(Records with modeling code)
--- BEGIN ---

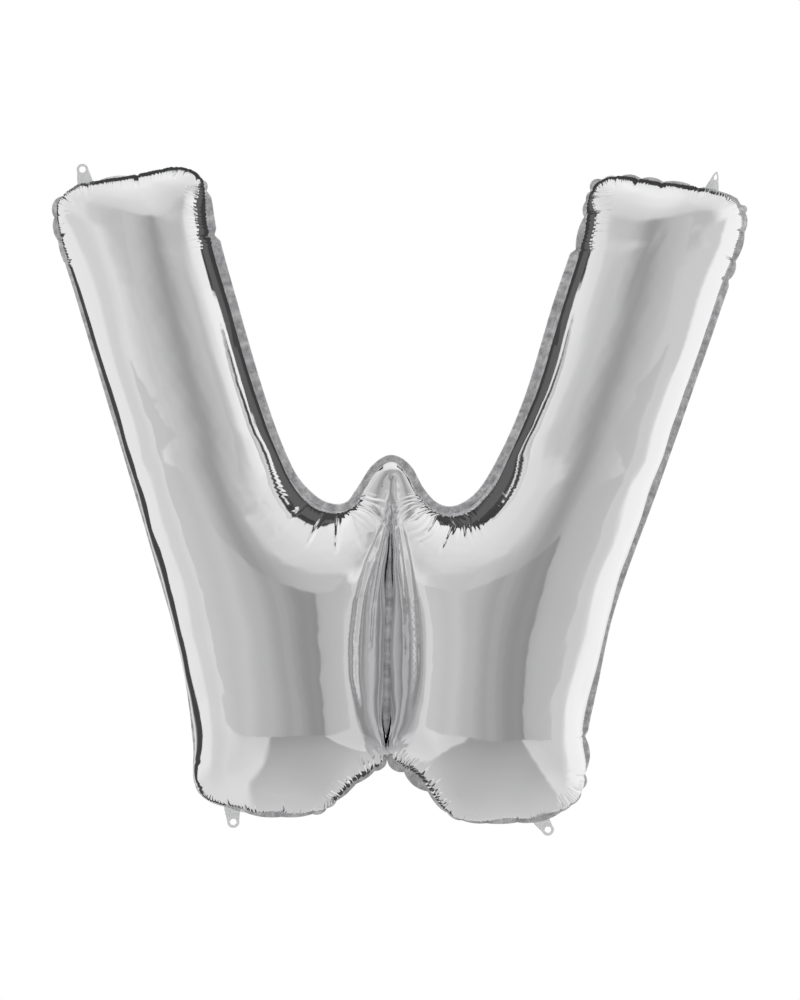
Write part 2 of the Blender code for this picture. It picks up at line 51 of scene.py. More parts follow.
import bpy
import numpy as np
from mathutils import Vector
from mathutils.bvhtree import BVHTree
from mathutils.geometry import delaunay_2d_cdt
from mathutils.kdtree import KDTree

MM = 0.001
ROOT = "root"
# Bands that the wave texture draws over one unit of length, at a scale of 1.
BANDS_TO_UNIT = 3.183
Array = np.ndarray
Pair = tuple[float, float]
log = logging.getLogger("balloon")

# The blown seam, as in the CAD source. Columns: x, z.
SEAM = (
    (-475, 396), (-472, 410), (-461, 419), (-418, 435), (-367, 443), (-316, 452),
    (-288, 449), (-276, 439), (-269, 416), (-262, 374), (-236, 277), (-195, 138),
    (-170, 69), (-150, 28), (-130, 5), (-109, -10), (-87, -15), (-68, -10),
    (-50, 14), (-30, 43), (-12, 53), (6, 43), (25, 11), (44, -10),
    (65, -18), (87, -14), (114, 6), (144, 54), (179, 133), (222, 273),
    (248, 350), (259, 393), (263, 418), (280, 439), (307, 443), (335, 441),
    (409, 428), (461, 412), (474, 399), (474, 374), (443, 281), (357, 35),
    (290, -152), (267, -256), (253, -325), (253, -356), (247, -403), (231, -423),
    (195, -438), (138, -444), (90, -441), (66, -429), (36, -396), (0, -368),
    (-18, -356), (-39, -374), (-68, -394), (-104, -424), (-134, -434), (-187, -434),
    (-228, -425), (-269, -407), (-281, -393), (-284, -335), (-300, -222), (-342, -68),
    (-445, 277), (-470, 360),
)

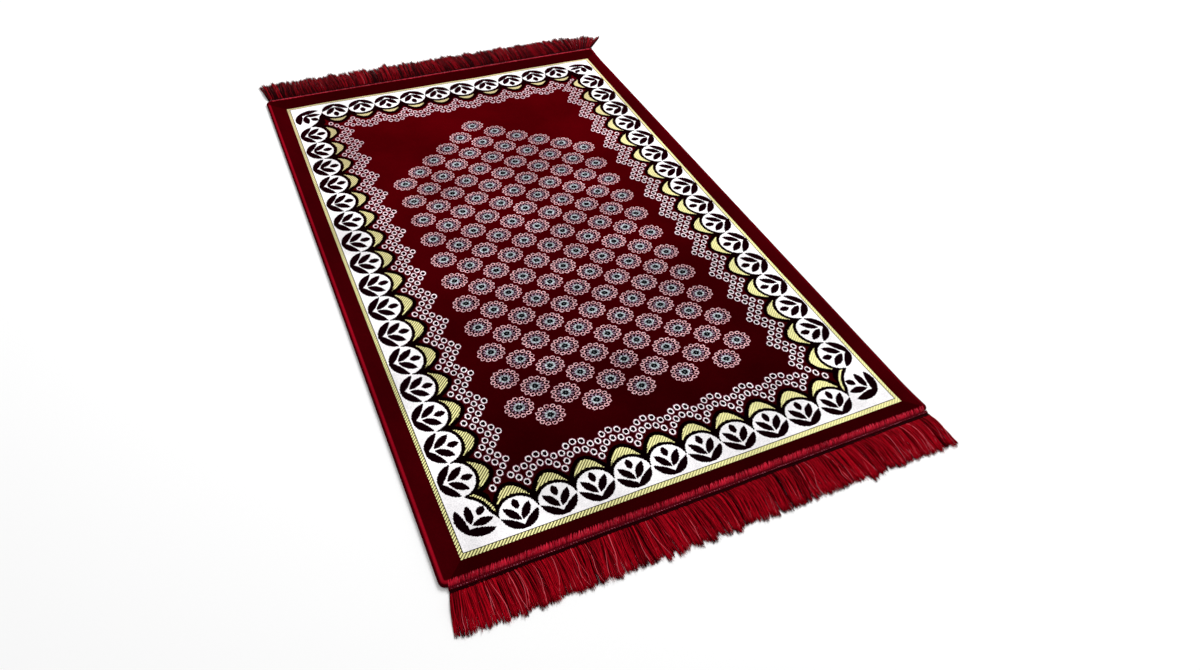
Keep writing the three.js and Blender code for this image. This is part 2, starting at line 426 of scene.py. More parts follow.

--- END ---

▶ _Task prompt_
Please restate only the opening stretch of the records above: every line from the first through the one containing "from mathutils.kdtree import KDTree", exactly as written.

▶ _Completed exercise_
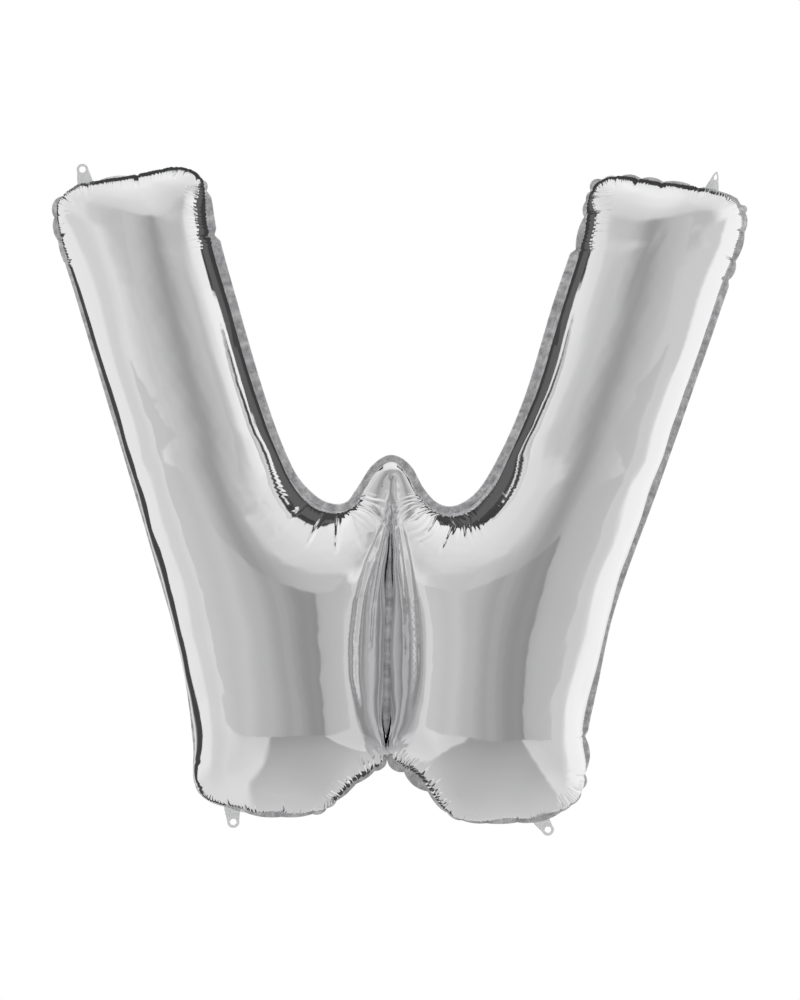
Write part 2 of the Blender code for this picture. It picks up at line 51 of scene.py. More parts follow.
import bpy
import numpy as np
from mathutils import Vector
from mathutils.bvhtree import BVHTree
from mathutils.geometry import delaunay_2d_cdt
from mathutils.kdtree import KDTree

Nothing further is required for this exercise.